Unconditional Honor
- Author: Cathy Scott
- Language: English
- Genre: Disabled veterans, Service dogs, Dogs
- Publisher: Globe Pequot Press
- Publication date: 2015
- Publication place: United States
- Media type: Print Hardcover, Ebook
- Pages: 288
- ISBN: 978-1-4930-0329-7
- Dewey Decimal: 362.4092/6970973
- LC Class: UB363 .S36 2015

= Unconditional Honor =

Unconditional Honor: Wounded Warriors and Their Dogs is a 2015 true account of injured military personnel, active and retired, and how service dogs help them acclimate into daily life once they are back on American soil.

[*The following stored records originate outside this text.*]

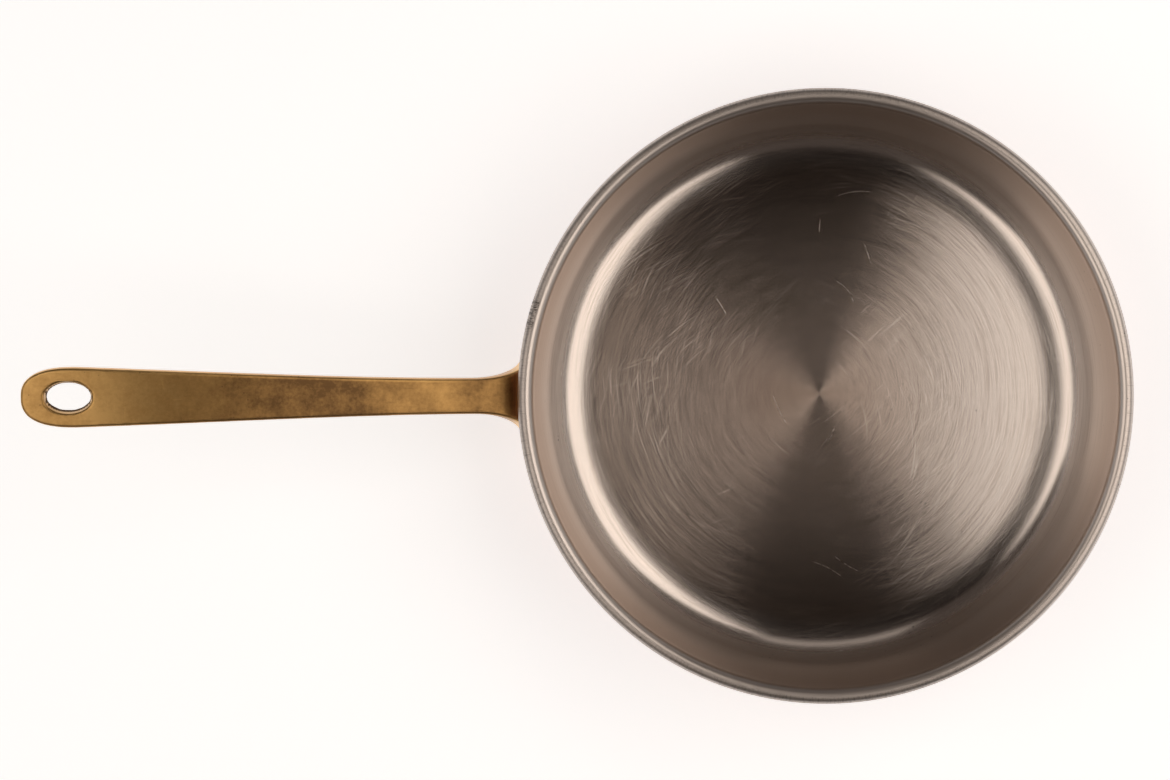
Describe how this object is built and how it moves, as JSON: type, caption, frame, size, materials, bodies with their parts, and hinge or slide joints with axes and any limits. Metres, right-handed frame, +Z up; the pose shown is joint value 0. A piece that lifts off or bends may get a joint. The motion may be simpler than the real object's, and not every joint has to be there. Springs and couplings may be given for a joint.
{
  "type": "saucepan",
  "caption": "Low straight-sided copper saucepan with a steel lining rolled over its rim and a long cast brass handle with a hanging eye.",
  "frame": {"origin": "centre of the flat underside, on the pan's own axis", "axes": "+Z up out of the pan's mouth; the handle runs along -X and +Y is to the right of someone who looks along the handle from its tip"},
  "size_m": [0.4319, 0.24, 0.0974],
  "materials": {
    "copper": null,
    "steel": "satin, brushed in circles, with fine use scratches",
    "brass": "cast brass, dull brown-gold patina, brighter at the neck and the eye",
    "rivet": null
  },
  "bodies": {
    "root": {"copper_shell": "copper", "steel_lining": "steel", "brass_handle": "brass", "rivet_left": "rivet", "rivet_right": "rivet", "rivet_lower": "rivet"}
  },
  "joints": []
}
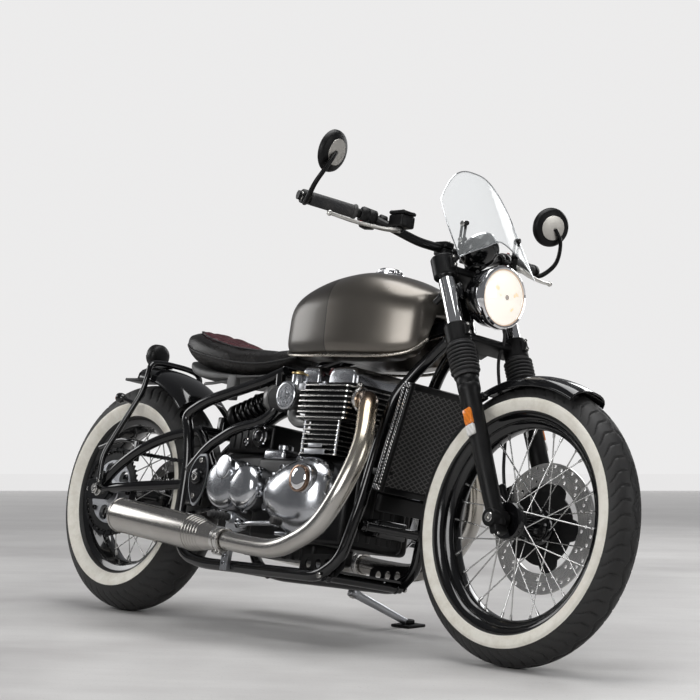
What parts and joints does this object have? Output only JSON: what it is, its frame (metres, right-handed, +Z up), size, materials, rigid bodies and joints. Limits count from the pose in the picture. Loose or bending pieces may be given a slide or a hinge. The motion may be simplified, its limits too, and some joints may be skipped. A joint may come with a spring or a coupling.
{
  "type": "bobber motorcycle",
  "caption": "Bobber motorcycle leaning on its side stand, with a steered fork, spoked wheels that turn and a stand that folds.",
  "frame": {"origin": "middle of the machine's outer box, on the floor it leans on", "axes": "+X is the way it faces, +Y is its left side, which it leans towards, +Z is up"},
  "size_m": [2.1619, 0.8946, 1.2617],
  "materials": {
    "gloss_black": "gloss black enamel",
    "satin_black": "satin black powder coat",
    "black_rubber": "matt moulded rubber",
    "tyre_rubber": "matt rubber with a cream sidewall band",
    "stainless": "brushed stainless",
    "alloy": "brushed and polished aluminium",
    "chrome": "bright chrome",
    "pewter_paint": "satin metallic pewter",
    "seat_leather": "stitched leather",
    "clear_screen": "clear acrylic"
  },
  "bodies": {
    "frame": {"alternator_cover": "alloy", "battery_box": "satin_black", "belly_plate": "gloss_black", "cam_cover": "alloy", "chain": "stainless", "chain_guard": "satin_black", "clutch_cover": "alloy", "crankcase": "alloy", "cylinder_block": "satin_black", "cylinder_head": "satin_black", "fender_stay": "gloss_black", "footrest_left": "satin_black", "footrest_right": "satin_black", "fuel_cap": "chrome", "fuel_tank": "pewter_paint", "header_left": "stainless", "header_right": "stainless", "intake": "satin_black", "main_frame": "gloss_black", "muffler_left": "stainless", "muffler_right": "stainless", "radiator": "satin_black", "rear_caliper": "satin_black", "rear_fender": "gloss_black", "rear_shock": "satin_black", "seat": "seat_leather", "seat_pan": "satin_black", "sprocket_cover": "alloy", "swing_cage": "gloss_black", "tail_light": "satin_black"},
    "steering": {"fork_yokes": "gloss_black", "fork_gaiter_right": "black_rubber", "fork_gaiter_left": "black_rubber", "fork_legs": "satin_black", "front_fender": "gloss_black", "handlebar": "satin_black", "grip_right": "black_rubber", "grip_left": "black_rubber", "switchgear_right": "satin_black", "switchgear_left": "satin_black", "mirror_right": "satin_black", "mirror_left": "satin_black", "headlight": "gloss_black", "instrument": "satin_black", "windscreen": "clear_screen", "front_caliper": "satin_black"},
    "front_wheel": {"front_tyre": "tyre_rubber", "front_wheel_laced": "gloss_black", "front_disc": "stainless"},
    "rear_wheel": {"rear_tyre": "tyre_rubber", "rear_wheel_laced": "gloss_black", "rear_disc": "stainless", "rear_sprocket": "stainless"},
    "side_stand": {"side_stand": "satin_black"}
  },
  "joints": [
    {"name": "steering", "type": "hinge", "parent": "frame", "child": "steering", "pos_m": [0.44284, -0.05105, 0.80509], "axis": [-0.4352, 0.1733, 0.8835], "range_deg": [-35, 35]},
    {"name": "front_wheel_spin", "type": "hinge", "parent": "steering", "child": "front_wheel", "pos_m": [0.751, -0.14511, 0.32565], "axis": [0, 0.9813, -0.1925], "continuous": true},
    {"name": "rear_wheel_spin", "type": "hinge", "parent": "frame", "child": "rear_wheel", "pos_m": [-0.759, -0.14656, 0.31827], "axis": [0, 0.9813, -0.1925], "continuous": true},
    {"name": "stand_fold", "type": "hinge", "parent": "frame", "child": "side_stand", "pos_m": [0.016, -0.02639, 0.09971], "axis": [-0.129, 0.5373, 0.8335], "range_deg": [0, 97]}
  ]
}
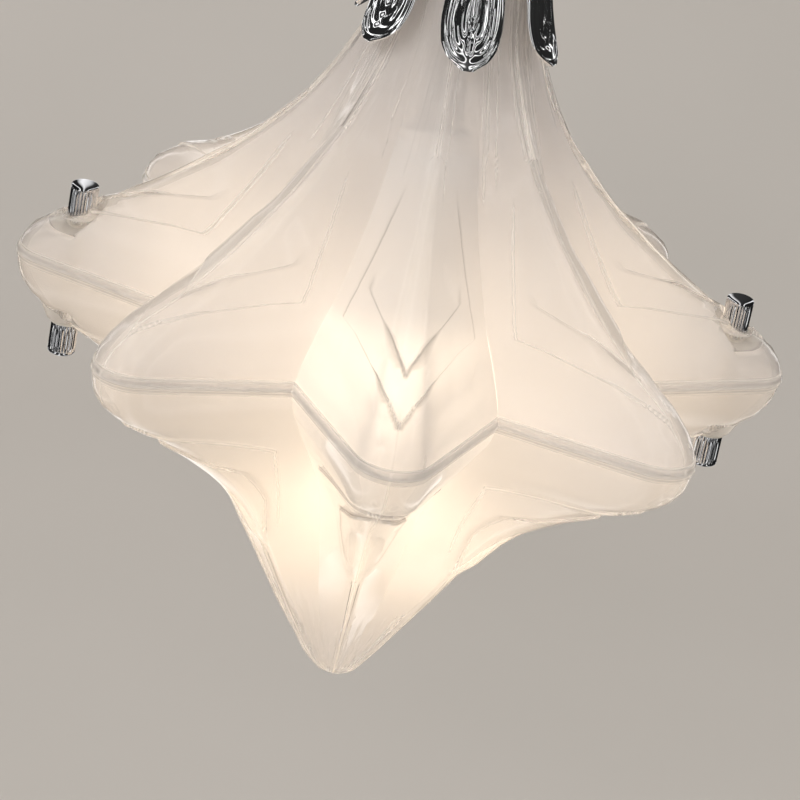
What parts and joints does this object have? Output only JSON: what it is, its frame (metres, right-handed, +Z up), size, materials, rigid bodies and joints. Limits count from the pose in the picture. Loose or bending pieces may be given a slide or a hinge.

Authored by American nonfiction and crime writer Cathy Scott with photographs by Clay Myers, a military veteran, and foreword by Bill Walton, a retired NBA star with a service dog, it was released in March 2015 by Globe Pequot Press. The book was launched upon its release at the San Diego Public Library, near the Naval Base Coronado military installation.

==Synopsis==
More than 200 military personnel from all branches of the service are featured in the book with their stories and photos. The author and photographer traveled across the country to interview veterans and to meet and photograph them with their dogs.

==Awards==
Named a Foreword Reviews 2015 INDIEFAB Book of the Year Award Finalist.